Coordinated attacks kill 162 in Nigeria
Coordinated bomb attacks targeting security forces and gun battles have killed at least 162 people in Nigeria's second-largest city of Kano, with bodies littering the streets yesterday.
A curfew was imposed on Kano in Nigeria's mainly Muslim north after it exploded into violence on Friday evening, with eight police and immigration offices or residences targeted.
The main newspaper in the north said that a purported spokesman for Islamist group Boko Haram had claimed responsibility for the violence, saying it was in response to authorities' refusal to release their members from custody.
Scores of such attacks in Nigeria's north have been blamed on Boko Haram.

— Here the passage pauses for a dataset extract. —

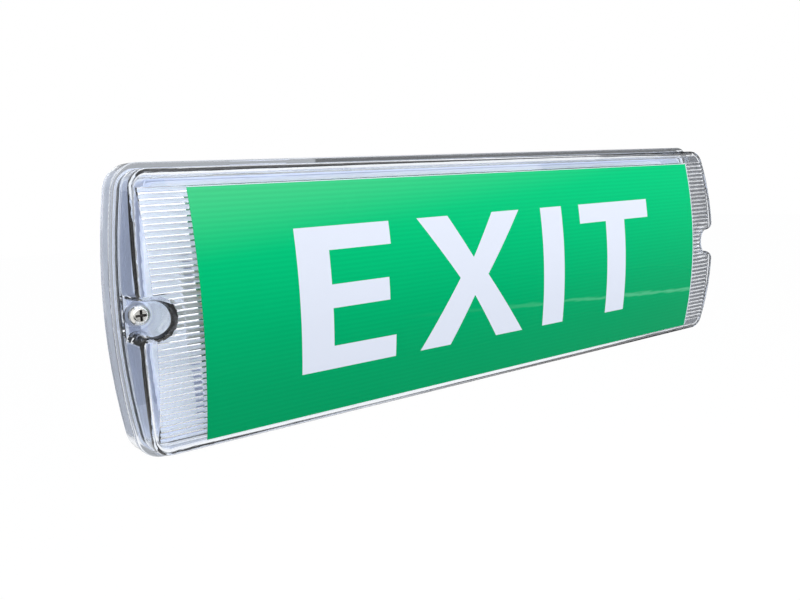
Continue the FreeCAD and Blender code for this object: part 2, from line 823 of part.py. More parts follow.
def build_cells():
    cells = []
    y = cell_axis_y()
    start = battery_x - battery_span() / 2
    for index in range(cell_count):
        x = start + index * (cell_length + cell_gap)
        x_shoulder = x + cell_length - cell_cap_height
        body = rod(cell_radius, Vector(x, y, battery_z), Vector(x_shoulder, y, battery_z))
        body = body.makeChamfer(cell_bevel, [e for e in body.Edges if isinstance(e.Curve, Part.Circle)])
        cap = rod(cell_cap_radius, Vector(x + 1, y, battery_z), Vector(x + cell_length, y, battery_z))
        cells.append(body.fuse(cap))
    return group(cells)


def build_sleeve():
    """Shrink sleeve round the cells, turned in a little at both ends."""
    y = cell_axis_y()
    half = battery_span() / 2 + sleeve_overhang
    inner = half - sleeve_wall

    def along(radius, reach):
        return rod(radius, Vector(battery_x - reach, y, battery_z), Vector(battery_x + reach, y, battery_z))

    tube = along(cell_radius + sleeve_wall, half)
    return tube.cut([along(cell_radius, inner), along(cell_radius - sleeve_turn_in, half + 1)])


def strap(x):
    """Nylon strap over the battery, with a foot on the floor either side."""
    y = cell_axis_y()
    inner = cell_radius + sleeve_wall + strap_gap
    outer = inner + strap_thickness
    half = centred(x, strap_width)
    hoop = rod(outer, Vector(half[0], y, battery_z), Vector(half[1], y, battery_z))
    legs = block(half, (y, y_floor), centred(battery_z, 2 * outer))
    feet = block(half, (y_floor - strap_foot_thickness, y_floor),
                 centred(battery_z, 2 * (outer + strap_foot)))
    opening = block((half[0] - 1, half[1] + 1), (y, y_floor + 1), centred(battery_z, 2 * inner))
    core = rod(inner, Vector(half[0] - 1, y, battery_z), Vector(half[1] + 1, y, battery_z))
    return fuse_all([hoop, legs, feet]).cut([core, opening])


def build_straps():
    return group([strap(battery_x + side * (cradle_x - strap_inset)) for side in (-1, 1)])


# ---------------------------------------------------------------- supply terminals
def terminal_places():
    return [terminal_x + (i - (terminal_poles - 1) / 2) * terminal_pitch for i in range(terminal_poles)]


def build_terminal_block():
    width = terminal_poles * terminal_pitch
    y_top = y_floor - terminal_depth
    body = block(centred(terminal_x, width), (y_top, y_floor), centred(terminal_z, terminal_height))
    y_wire = y_floor - terminal_wire_lift
    cuts = []
    for x in terminal_places():
        wire = block(centred(x, terminal_wire_width), (y_wire - terminal_wire_width, y_wire),
                     (terminal_z - terminal_height, terminal_z - terminal_screw_radius))
        divider = block(centred(x + terminal_pitch / 2, terminal_divider),
                        (y_top - 1, y_top + terminal_screw_sink), centred(terminal_z, 2 * terminal_height))
        well = pin_y(terminal_screw_radius * 1.2, x, terminal_z, y_top - 1, y_top + terminal_well_depth)
        cuts += [wire, divider, well]
    return body.cut(cuts)


def build_terminal_screws():
    y_top = y_floor - terminal_depth + terminal_screw_sink
    screws = []
    for x in terminal_places():
        screw = pin_y(terminal_screw_radius, x, terminal_z, y_top, y_top + terminal_screw_length)
        slot = block(centred(x, 3 * terminal_screw_radius), (y_top - 1, y_top + terminal_screw_length / 4),
                     centred(terminal_z, terminal_screw_radius * 0.4))
        screws.append(screw.cut(slot))
    return group(screws)


# ---------------------------------------------------------------- test switch and indicator
z_flange = z_pad - switch_flange_thickness
z_switch_top = z_flange + switch_depth
z_guide = z_flange + guide_length
z_tip = z_flange - button_stand
z_shoulder = z_guide + 0.3
z_bridge = z_switch_top - 1.2 - 0.5 - button_travel - bridge_thickness - 1.0


def build_switch_body():
    """Threaded bush with a flange outside, a guide for the button and a chamber for its spring."""
    body = pin_z(switch_radius, switch_x, switch_y, z_flange, z_switch_top)
    flange = pin_z(switch_flange_radius, switch_x, switch_y, z_flange, z_pad)
    rim = [e for e in flange.Edges if e.BoundBox.ZMax < z_flange + 0.01]
    body = body.fuse(flange.makeFillet(0.6, rim))
    guide = pin_z(button_radius + button_clearance, switch_x, switch_y, z_flange - 1, z_guide + 0.5)
    chamber = pin_z(shoulder_radius + button_clearance, switch_x, switch_y, z_guide, z_switch_top - 1.2)
    holes = [pin_z(contact_radius, switch_x + s * contact_spread, switch_y,
                   z_switch_top - 3, z_switch_top + 1) for s in (-1, 1)]
    return body.cut([guide, chamber, *holes])


def build_switch_nut():
    nut = Part.makePolygon([
        Vector(switch_x + switch_nut_radius * math.cos(math.radians(60 * i)),
               switch_y + switch_nut_radius * math.sin(math.radians(60 * i)), z_pad_inside)
        for i in range(7)])
    nut = Part.Face(nut).extrude(Vector(0, 0, switch_nut_thickness))
    z_nut_top = z_pad_inside + switch_nut_thickness
    return nut.cut(pin_z(switch_radius, switch_x, switch_y, z_pad_inside - 1, z_nut_top + 1))


def build_switch_contacts():
    """Two pins that the bridge joins when the button is pushed in."""
    z_low = z_bridge + bridge_thickness + button_travel + 0.3
    return group([pin_z(contact_radius, switch_x + s * contact_spread, switch_y, z_low, z_switch_top + 5)
                  for s in (-1, 1)])


def build_button():
    tip = pin_z(button_radius, switch_x, switch_y, z_tip, z_shoulder + 0.5)
    rim = [e for e in tip.Edges if e.BoundBox.ZMax < z_tip + 0.01]
    tip = tip.makeFillet(0.8, rim)
    shoulder = pin_z(shoulder_radius, switch_x, switch_y, z_shoulder, z_shoulder + shoulder_thickness)
    stem = pin_z(stem_radius, switch_x, switch_y, z_shoulder + 1, z_bridge)
    return fuse_all([tip, shoulder, stem])


def build_bridge():
    return pin_z(bridge_radius, switch_x, switch_y, z_bridge, z_bridge + bridge_thickness)


def build_spring():
    """Return spring between the button's shoulder and the chamber's top."""
    z_low = z_shoulder + shoulder_thickness + spring_wire_radius
    z_high = z_switch_top - 1.2 - spring_wire_radius
    radius = (shoulder_radius + bridge_radius) / 2
    helix = Part.makeHelix((z_high - z_low) / spring_turns, z_high - z_low, radius)
    corner = 2 * math.pi / spring_sides
    size = spring_wire_radius * math.sqrt(corner / math.sin(corner))
    turns = [corner * (side + 0.5) for side in range(spring_sides + 1)]
    points = [Vector(radius + size * math.cos(a), 0, size * math.sin(a)) for a in turns]
    section = Part.makePolygon(points)
    spring = Part.Wire(helix.Edges).makePipeShell([section], True, True)
    spring.translate(Vector(switch_x, switch_y, z_low))
    return spring


def build_indicator():
    """Charge indicator: a domed green lens in the underside."""
    z_low = z_pad - 2.0
    body = pin_z(indicator_radius, indicator_x, switch_y, z_low - 1.5, z_pad_inside + 3)
    tip = [e for e in body.Edges if e.BoundBox.ZMax < z_low - 1.49]
    return body.makeFillet(indicator_radius * 0.8, tip)


def build_indicator_holder():
    bush = pin_z(indicator_holder_radius, indicator_x, switch_y, z_pad - 1.5, z_pad_inside + 1.5)
    flange = pin_z(indicator_holder_radius + 1.5, indicator_x, switch_y, z_pad - 1.5, z_pad)
    return bush.fuse(flange).cut(pin_z(indicator_radius, indicator_x, switch_y, z_pad - 5, z_pad_inside + 5))


PARTS = {
    "clear_cover": build_cover,
    "legend_film": build_film,
    "back_box": build_box,
    "cover_seal": build_seal,
    "cover_screws": lambda: both_ends(cover_screw),
    "screw_washers": lambda: both_ends(sealing_washer),
    "screw_inserts": lambda: both_ends(threaded_insert),
    "supply_grommet": build_grommet,
    "blanking_plug": build_plug,
    "gear_tray": build_tray,
    "tray_screws": build_tray_screws,
    "led_board": build_strip,
    "led_chips": build_leds,
    "led_board_screws": build_strip_screws,
    "driver_board": build_driver_board,
    "driver_screws": build_driver_screws,
    "transformer_core": build_transformer,
    "transformer_bobbin": build_bobbin,
    "capacitors": build_capacitors,
    "fuse": build_fuse,
    "fuse_clips": build_fuse_clips,
    "driver_chips": build_chips,
    "lead_headers": build_headers,
    "battery_cells": build_cells,
    "battery_sleeve": build_sleeve,
    "battery_straps": build_straps,
    "terminal_block": build_terminal_block,
    "terminal_screws": build_terminal_screws,
    "switch_body": build_switch_body,
    "switch_nut": build_switch_nut,
    "switch_contacts": build_switch_contacts,
    "switch_spring": build_spring,
    "test_button": build_button,
    "contact_bridge": build_bridge,
    "indicator_lens": build_indicator,
    "indicator_holder": build_indicator_holder,
}


def main():
    os.makedirs("parts", exist_ok=True)
    for name, build in PARTS.items():
        shape = build()
        solids = len(shape.Solids)
        volume = shape.Volume / 1000
        print(f"{name:20s} {solids:3d} solid(s) {volume:9.2f} cm3 {'ok' if shape.isValid() else 'NOT VALID'}")
        shape.exportStep(f"parts/{name}.step")


main()
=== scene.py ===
# %% [markdown]
# # A weatherproof exit light
# The real light is a shallow plastic box on a wall, closed by a moulded clear cover. A green
# printed film is stuck on the cover's arched front. This lesson takes the finished parts, which
# come in as a fixed frame, and gives each one the finish it has on the bench: clear moulded
# plastic, printed film, plated screws, rubber, boards and a battery.

import json
import math

import bmesh
import bpy
from mathutils import Matrix, Vector
from mathutils.geometry import delaunay_2d_cdt


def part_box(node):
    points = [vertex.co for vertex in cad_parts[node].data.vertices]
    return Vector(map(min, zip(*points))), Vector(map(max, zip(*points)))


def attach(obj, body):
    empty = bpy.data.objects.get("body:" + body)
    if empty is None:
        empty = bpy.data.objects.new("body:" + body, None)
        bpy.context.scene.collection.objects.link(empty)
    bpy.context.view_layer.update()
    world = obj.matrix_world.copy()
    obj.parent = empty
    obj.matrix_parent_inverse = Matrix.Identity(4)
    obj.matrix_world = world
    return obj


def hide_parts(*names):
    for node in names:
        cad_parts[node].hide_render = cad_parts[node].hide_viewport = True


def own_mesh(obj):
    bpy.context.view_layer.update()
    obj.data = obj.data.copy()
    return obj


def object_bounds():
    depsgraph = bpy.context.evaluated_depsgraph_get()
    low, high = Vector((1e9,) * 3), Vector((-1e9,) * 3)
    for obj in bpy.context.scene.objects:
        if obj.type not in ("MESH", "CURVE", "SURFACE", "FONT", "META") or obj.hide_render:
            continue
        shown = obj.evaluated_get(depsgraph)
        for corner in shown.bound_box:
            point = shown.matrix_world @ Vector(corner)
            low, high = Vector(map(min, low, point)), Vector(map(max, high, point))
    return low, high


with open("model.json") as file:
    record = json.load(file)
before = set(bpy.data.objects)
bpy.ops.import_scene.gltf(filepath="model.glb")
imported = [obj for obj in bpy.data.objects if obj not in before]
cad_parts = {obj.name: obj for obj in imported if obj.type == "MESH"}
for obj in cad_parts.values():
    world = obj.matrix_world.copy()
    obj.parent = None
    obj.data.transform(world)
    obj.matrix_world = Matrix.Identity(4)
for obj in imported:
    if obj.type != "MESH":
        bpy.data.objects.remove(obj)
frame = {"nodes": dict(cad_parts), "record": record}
nodes = frame["nodes"]
cad_low, cad_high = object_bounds()
mm = 0.001
print("pieces:", len(nodes), "size in mm:", [round(v / mm, 1) for v in cad_high - cad_low])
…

Some 20 huge blasts could be heard in the city as a suicide bomber attacked a regional police office and a car bomb rocked the outside of state police headquarters after the attacker fled and was shot dead, police sources said.

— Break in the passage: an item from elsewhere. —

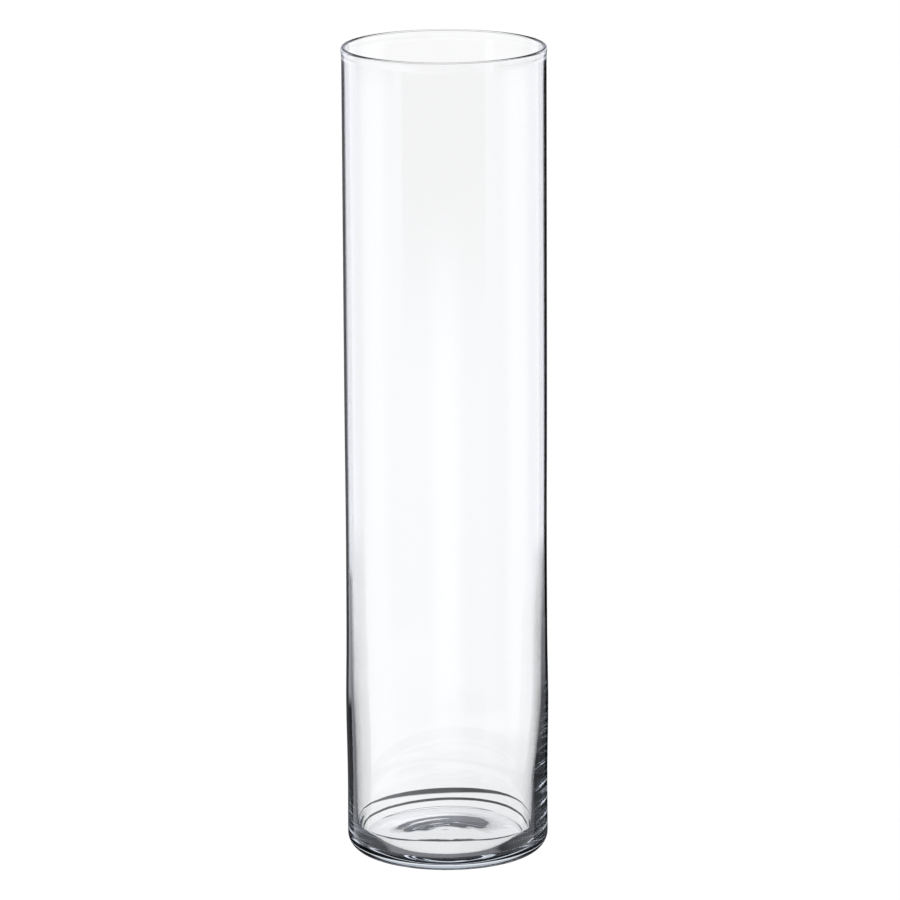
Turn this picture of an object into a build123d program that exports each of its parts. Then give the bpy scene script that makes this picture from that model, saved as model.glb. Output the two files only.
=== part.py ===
from build123d import *

import os

# A tall cylinder vase of clear blown glass, used by florists for long stems, branches and floating
# candles. It is one piece of glass: a straight outer wall with a fire-polished bead at the mouth, a wall
# that thickens towards the foot, a heavy base with a rounded heel, and a pushed-up underside, so that the
# vase stands on a narrow ring.
#
# Sizes are millimetres. The origin is the centre of the ring that the vase stands on, and +Z is up.
# The whole solid is one profile in the plane of radius and height, turned about Z.

# Overall
HEIGHT = 600.0
OUTER_DIAMETER = 148.0

# Mouth
WALL = 2.6  # glass thickness of the straight part
BEAD_OVERHANG = 0.4  # how far the fire-polished lip swells out past the outer wall
BEAD_INSET = 0.3  # how far it swells in past the inner wall
BEAD_RUN = 7.0  # height over which the wall swells into the lip

# Lower wall
TAPER_TOP = 250.0  # the inside starts to close in below this height
FOOT_WALL = 8.7  # glass thickness where the wall meets the inner corner
CORNER_HEIGHT = 14.0  # height of the inner corner, from the floor to the wall
CORNER_REACH = 7.5  # width of the inner corner, from the wall to the floor
CREASE = 3.0  # how softly the corner's slope runs into the wall and into the floor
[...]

A number of other police posts were targeted, including a secret police building, as well as immigration offices.
Gunshots rang out in several areas, and a local television journalist was among those shot dead as he covered the unrest.
An AFP correspondent counted at least 80 bodies in the morgue at Kano's main hospital, many of them with gunshot wounds. Around 100 people waited outside the morgue to collect their relatives' remains.
Residents also reported bodies in the streets, as officials from the Red Cross and the National Emergency Management Agency were working to collect corpses and deliver them to morgues.
A police source on condition of anonymity said dozens were killed.
President Goodluck Jonathan declared a state of emergency on December 31 in parts of four states hard hit by attacks blamed on Boko Haram.
But the limitations of the Nigerian authorities were recently highlighted when the alleged mastermind of a Christmas Day attack outside a church that killed 44 people escaped police custody in suspicious circumstances.
Attacks specifically targeting Christians have also given rise to fears of a wider religious conflict in the country, with Christian leaders warning they would defend themselves. Some have even evoked the possibility of civil war.
However, attacks blamed on Boko Haram have included a wide range of targets, including Muslims.